▶ [Exercise details] Look through the data below. Pick out the lines holding the string "import".

Stored dataset items:
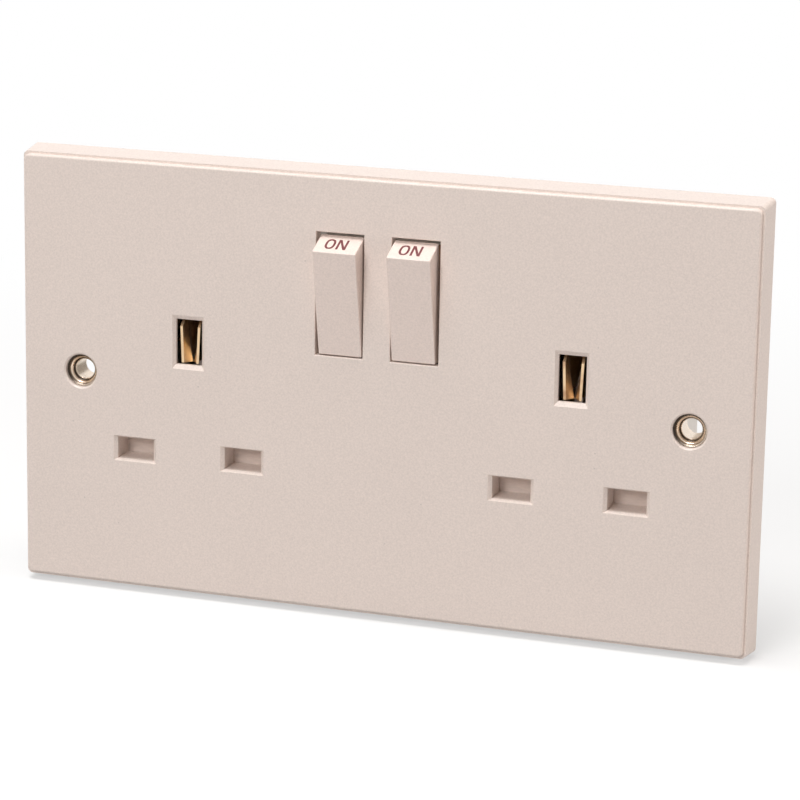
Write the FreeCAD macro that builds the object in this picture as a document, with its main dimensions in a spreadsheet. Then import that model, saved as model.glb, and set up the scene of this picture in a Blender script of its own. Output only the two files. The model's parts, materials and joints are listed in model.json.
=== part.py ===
import FreeCAD, Part
import math
import os
from types import SimpleNamespace

import Sketcher

# Twin switched socket outlet for 13 A plugs with rectangular pins.
# X runs to the right as the front is seen, Z up, and Y into the wall. The origin is the centre of the
# plate's back edge, so y = 0 is the wall and the front face stands at y = -plate_depth.

vector = FreeCAD.Vector
document = FreeCAD.newDocument("TwinSocket")

SIZES = {
    # front plate
    "plate_width": 146.0,
    "plate_height": 86.0,
    "plate_depth": 7.0,  # from the wall to the front face
    "plate_corner": 1.0,
    "skirt_draft": 0.65,  # how far the skirt leans in from the wall to the ledge
    "ledge_width": 0.45,
    "lip_height": 0.9,  # the front face above the ledge
    "lip_round": 0.5,
    "face_wall": 2.4,
    "rim_wall": 2.0,
    # pin layout
    "outlet_inset": 35.1,  # plate's side edge to an outlet's centre
    "earth_height": 7.6,  # centre of the earth slots above the plate's centre
    "pin_drop": 22.2,  # from the earth pin's centre down to the line and neutral pins
    "pin_offset": 11.1,  # line and neutral pins either side of the outlet's centre
    "earth_slot_width": 5.3,
    "earth_slot_height": 8.9,
    "earth_mouth_side": 0.6,  # bevel at the left and right of an earth slot's mouth
    "earth_mouth_top": 0.85,  # bevel at its top and bottom
    "earth_mouth_depth": 0.6,
    "earth_slot_wall": 1.2,  # face thickness at an earth slot
    "aperture_width": 7.5,
    "aperture_height": 4.3,
    "aperture_mouth_side": 0.7,  # lead-in at the left and right of a pin aperture
    "aperture_mouth_top": 0.35,  # lead-in at its top and bottom
    "aperture_mouth_depth": 0.6,
    "aperture_draft": 0.12,  # how far an aperture's floor rises towards the back
    "aperture_depth": 5.5,  # front face to the collar's back edge
    "collar_wall": 1.3,
    # fixing holes
    "fixing_inset": 12.7,  # plate's side edge to a fixing hole's centre
    "fixing_hole": 6.5,
    "fixing_hole_edge": 0.3,
    "fixing_boss": 8.2,
    "eyelet_setback": 1.0,  # eyelet rim behind the front face
    "eyelet_cone_depth": 1.3,
    "eyelet_cone_mouth": 5.7,
    "eyelet_bore": 3.9,
    "eyelet_tube": 5.0,
    "eyelet_rim": 1.0,
    "eyelet_rim_play": 0.05,  # rim's edge inside the hole
    "eyelet_curl": 6.2,  # diameter of the curled rear end
    "eyelet_curl_height": 0.5,
    "eyelet_fit": 0.05,  # radial, tube in the plate and the strap
    # rockers
    "rocker_spacing": 14.5,
    "opening_spacing": 14.9,
    "rocker_height": 19.5,  # centre of the rockers above the plate's centre
    "opening_width": 9.45,
    "opening_height": 23.7,
    "opening_round": 0.2,
    "rocker_side_gap": 0.45,  # mean gap at each side of a rocker
    "rocker_front": 21.0,  # flat front of a rocker, top to bottom
    "rocker_swing": 12.0,  # tilt either side of the middle, in degrees
    "rocker_pivot_back": 4.4,  # pivot behind the front face
    "rocker_reach": 6.5,  # pivot to the rocker's front
    "rocker_end_depth": 5.5,  # depth of the rocker's tapered ends
    "rocker_wall": 1.4,
    "rocker_edge": 0.25,
    "trunnion": 2.4,
    "trunnion_length": 1.5,
    "trunnion_gap": 0.06,
    "trunnion_lug": 3.0,  # half height of the lug that carries a trunnion
    "stem": 5.2,
    "stem_bore": 3.4,
    "stem_back": 5.2,  # pivot to the stem's open end
    "stem_floor": 2.1,  # front wall at the foot of the stem's bore
    "cheek_wall": 2.0,
    "cheek_height": 14.0,
    "cheek_back": 3.2,  # cheek behind the pivot
    # rocker plunger and spring
    "plunger_gap": 0.08,
    "plunger_front": 0.6,  # pivot to the plunger's head
    "plunger_back": 5.8,
    "plunger_nose": 2.4,
    "plunger_reach": 11.5,  # pivot to the tip of the nose
    "spring_wire": 0.4,
    "spring_play": 0.1,
    "rocker_spring_turns": 5.0,
    # see-saw contact
    "blade_tilt": 11.0,
    "blade_thickness": 0.8,
    "blade_width": 5.0,
    "blade_set": 1.2,  # arms in front of the fulcrum
    "blade_up": 8.9,
    "blade_down": 5.2,
    "trough_slope": 30.0,
    "trough_centre": 4.7,
    "contact_arm": 7.4,  # fulcrum to the contact tips
    "tip_diameter": 2.6,
    "tip_moving": 0.6,
    "tip_fixed": 0.52,
    "contact_gap": 0.08,
    # rear housing
    "housing_inset": 17.0,  # plate's side edge to the housing's side
    "housing_height": 62.0,
    "housing_back": 19.5,
    "housing_wall": 1.8,
    "housing_corner": 3.0,
    "floor_depth": 12.6,  # wall plane to the floor that the strips lie on
    "channel_depth": 17.4,  # wall plane to the floor of the earth channel
    "strip": 0.8,
    "seat_gap": 0.25,
    "post_side": 5.5,  # housing's side to the centre of a screw post
    "post_end": 4.5,  # housing's top or bottom to the centre of a screw post
    "post": 5.0,
    "post_split": 3.0,  # wall plane to where the plate's pillar meets the housing's
    "screw_thread": 2.5,
    "screw_play": 0.1,
    "screw_reach": 6.0,  # shank inside the plate's pillar
    "screw_head": 5.0,
    "screw_head_height": 1.8,
    "screw_head_sink": 2.2,
    "screw_slot": 0.8,
    "chamber_middle": 4.8,  # wall between the two switches
    "chamber_bottom": 7.0,  # chamber walls below the rockers' centre
    "chamber_top": 5.3,
    "rocker_notch": 5.0,  # depth of the notch in the housing's edge behind the rockers
    "prong_play": 0.06,
    "rib": 0.8,  # ribs behind the shutters
    "rib_reach": 4.0,
    # spring clips
    "clip_width": 5.8,
    "clip_gap": 3.7,  # between the leaves where they grip a 4 mm pin
    "clip_mouth": 5.6,
    "clip_front": 2.6,  # wall plane to the front of a line or neutral clip
    "clip_waist": 4.8,
    "clip_heel": 4.4,  # between the leaves at the clip's base
    "clip_leaf": 0.7,
    "clip_round": 0.3,
    "earth_leaf": 0.5,
    "earth_clip_front": 1.1,  # front face to the earth leaves
    "earth_clip_gap": 3.1,
    "earth_clip_foot": 4.3,
    "earth_clip_waist_low": 0.4,
    "earth_clip_waist_high": 2.8,
    "earth_clip_height": 8.4,
    "earth_clip_waist_back": 2.4,
    "earth_clip_belly": 4.0,  # depth over which the leaves open again behind the waist
    "earth_leaf_slope": 1.3,  # the leaves' top corner is cut off at 45 degrees by this much
    # shutters
    "shutter_top": 3.0,  # edges of the bar above and below the pins' centre line
    "shutter_bottom": 3.6,
    "shutter_thickness": 2.0,
    "shutter_stem": 1.6,
    "shutter_gap": 0.2,
    "shutter_rail": 0.8,
    "shutter_rail_height": 13.0,
    "ramp_rise": 5.2,
    "ramp_toe": 3.5,  # top of the ramp's front edge above the plate's centre
    "ramp_thickness": 4.0,  # measured along Z
    "shutter_spring": 3.6,
    "shutter_spring_turns": 8.0,
    # terminals
    "terminal": 8.0,
    "terminal_length": 6.4,
    "terminal_bore": 4.0,
    "terminal_bore_depth": 3.0,
    "terminal_screw": 3.4,
    "terminal_screw_fit": 0.05,  # radial
    "terminal_head": 5.0,
    "terminal_head_height": 1.2,
    "terminal_travel": 2.6,  # from backed out to clamped
    "terminal_play": 0.15,
    "terminal_round": 0.4,
    "terminal_share": 0.4643,  # place of the inner terminals, as a share of the housing's half width
    "terminal_side": 13.5,  # housing's side to the centre of the outer earth terminal
    "wire_hole": 4.4,
    # strips
    "live_bar": 3.8,
    "live_bar_left": 11.0,  # end of the bar left of the plate's centre
    "link_width": 4.0,
    "ridge_foot": 2.4,
    "ridge_top": 0.3,
    "link_z": -3.0,
    "neutral_bar": 3.4,
    "neutral_bar_z": -20.7,
    "earth_bar": 5.0,
    "earth_leg_side": 11.4,  # housing's side to a leg of the strap
    "earth_leg_z": 7.1,
    "earth_leg": 4.0,
    "earth_flange": 8.2,
    "earth_bend": 0.6,
    "earth_flange_back": 0.6,  # rear face of the strap's flange in front of the wall
}


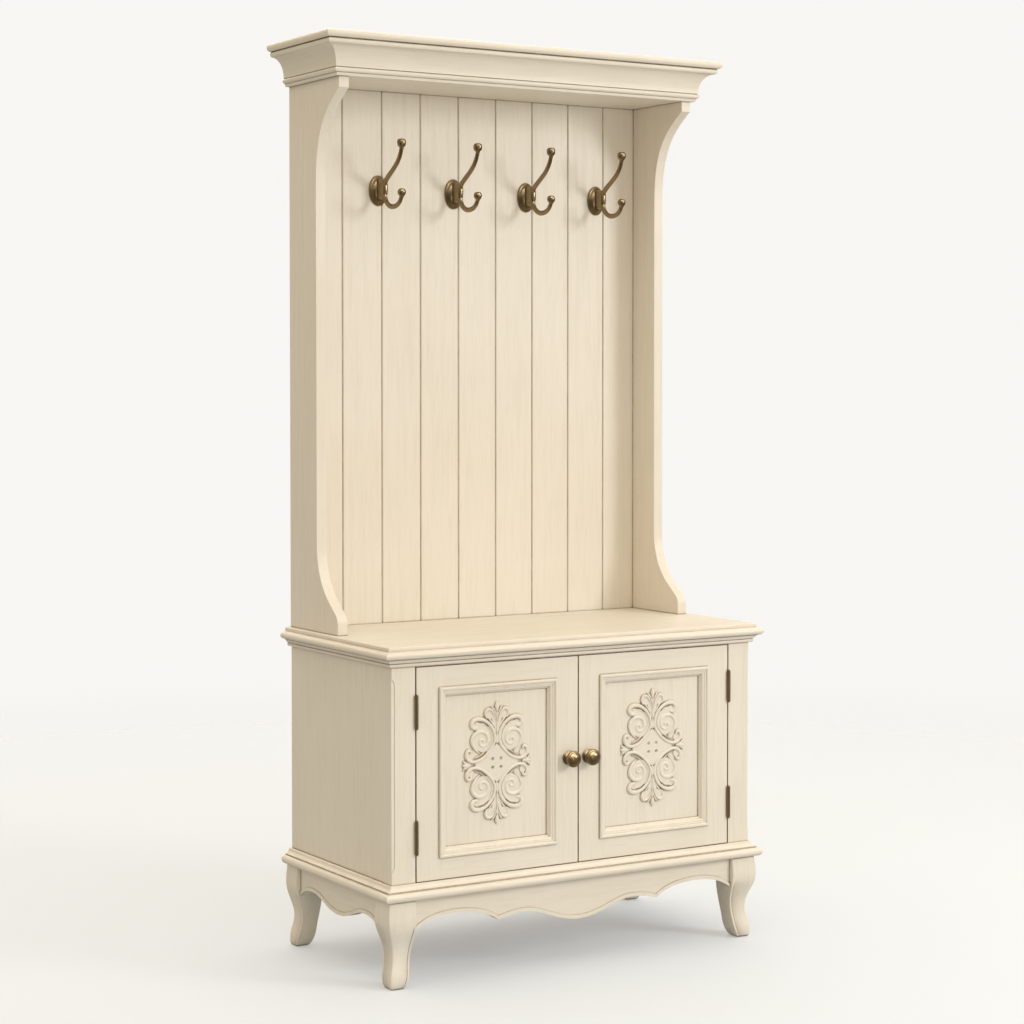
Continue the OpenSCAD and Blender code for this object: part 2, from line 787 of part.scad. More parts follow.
// Carved ornament on the panel: pierced scrollwork, mirrored about both of its axes
module door_ornament() {
    sx = ornament_share() * ornament_w / drawn_w;
    sy = ornament_share() * ornament_h / drawn_h;
    pit = 8;
    pit_r = 3;
    y = front_y + panel_set;
    color(paint) translate([door_mid, y, door_cz + ornament_rise]) rotate([90, 0, 0])
        linear_extrude(ornament_t) difference() {
            union() {
                for (mx = [0, 1], my = [0, 1], v = volutes)
                    mirror([mx, 0]) mirror([0, my]) translate([v[0] * sx, v[1] * sy])
                        difference() {
                            circle(r = v[2] * min(sx, sy), $fn = 48);
                            circle(r = (v[2] - v[3]) * min(sx, sy), $fn = 48);
                        }
                polygon([[0, 50 * sy], [54 * sx, 0], [0, -50 * sy], [-54 * sx, 0]]);
                for (m = [0, 1]) {
                    mirror([0, m]) polygon([[0, 84 * sy], [9 * sx, 104 * sy], [0, 118 * sy],
                                            [-9 * sx, 104 * sy]]);
                    mirror([m, 0]) polygon([[40 * sx, 0], [69 * sx, 8 * sy], [77 * sx, 0],
                                            [69 * sx, -8 * sy]]);
                }
            }
            for (x = [-pit, pit], z = [-pit, pit])
                translate([x * sx, z * sy]) circle(r = pit_r * min(sx, sy), $fn = 16);
        }
}

// Knob with its rosette and shank, and the screw head behind the door
module door_knob() {
    dome_z = knob_out - knob_r * 0.62;
    color(brass) translate([knob_x, front_y, knob_z]) rotate([90, 0, 0]) union() {
        rotate_extrude($fn = 64) polygon(concat(
            [[0, 0], [13.5, 0]],
            arc(11, 3, 2.5, 2.5, -20, 90, 5),
            [[7, 6.5], [6, 9], [7, 11.5]],
            arc(0, dome_z, knob_r, knob_r * 0.4, -55, 0, 6),
            arc(0, dome_z, knob_r, knob_r * 0.62, 6, 90, 12)));
        translate([0, 0, -door_t - 1]) cylinder(r = 2, h = door_t + 2, $fn = 24);
        translate([0, 0, -door_t - 2.5]) cylinder(r = 4.5, h = 2.5, $fn = 24);
    }
}

/* ---- Hinges and catches, drawn for the right-hand side ---- */

module each_hinge() {
    for (z = [door_z0 + hinge_inset, door_z1 - hinge_inset - hinge_l])
        translate([pin_x, barrel_y, z]) children();
}

// Knuckle k of a hinge with its tab; side is 1 for the post's leaf and -1 for the door's
module knuckle(k, side) {
    part_h = hinge_l / knuckles;
    gap = 0.3;
    tab_x = side > 0 ? hinge_gap / 2 - leaf_t : -hinge_gap / 2;
    translate([0, 0, k * part_h + gap / 2]) {
        cylinder(r = barrel_r, h = part_h - gap, $fn = 48);
        translate([tab_x, 0, 0]) cube([leaf_t, barrel_r + 1, part_h - gap]);
    }
}

module leaf(side) {
    x0 = side > 0 ? hinge_gap / 2 - leaf_t : -hinge_gap / 2;
    translate([x0, barrel_r + 0.5, 0]) cube([leaf_t, door_t - 3, hinge_l]);
}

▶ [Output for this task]
Write the FreeCAD macro that builds the object in this picture as a document, with its main dimensions in a spreadsheet. Then import that model, saved as model.glb, and set up the scene of this picture in a Blender script of its own. Output only the two files. The model's parts, materials and joints are listed in model.json.
import FreeCAD, Part
import math
import os
from types import SimpleNamespace
import Sketcher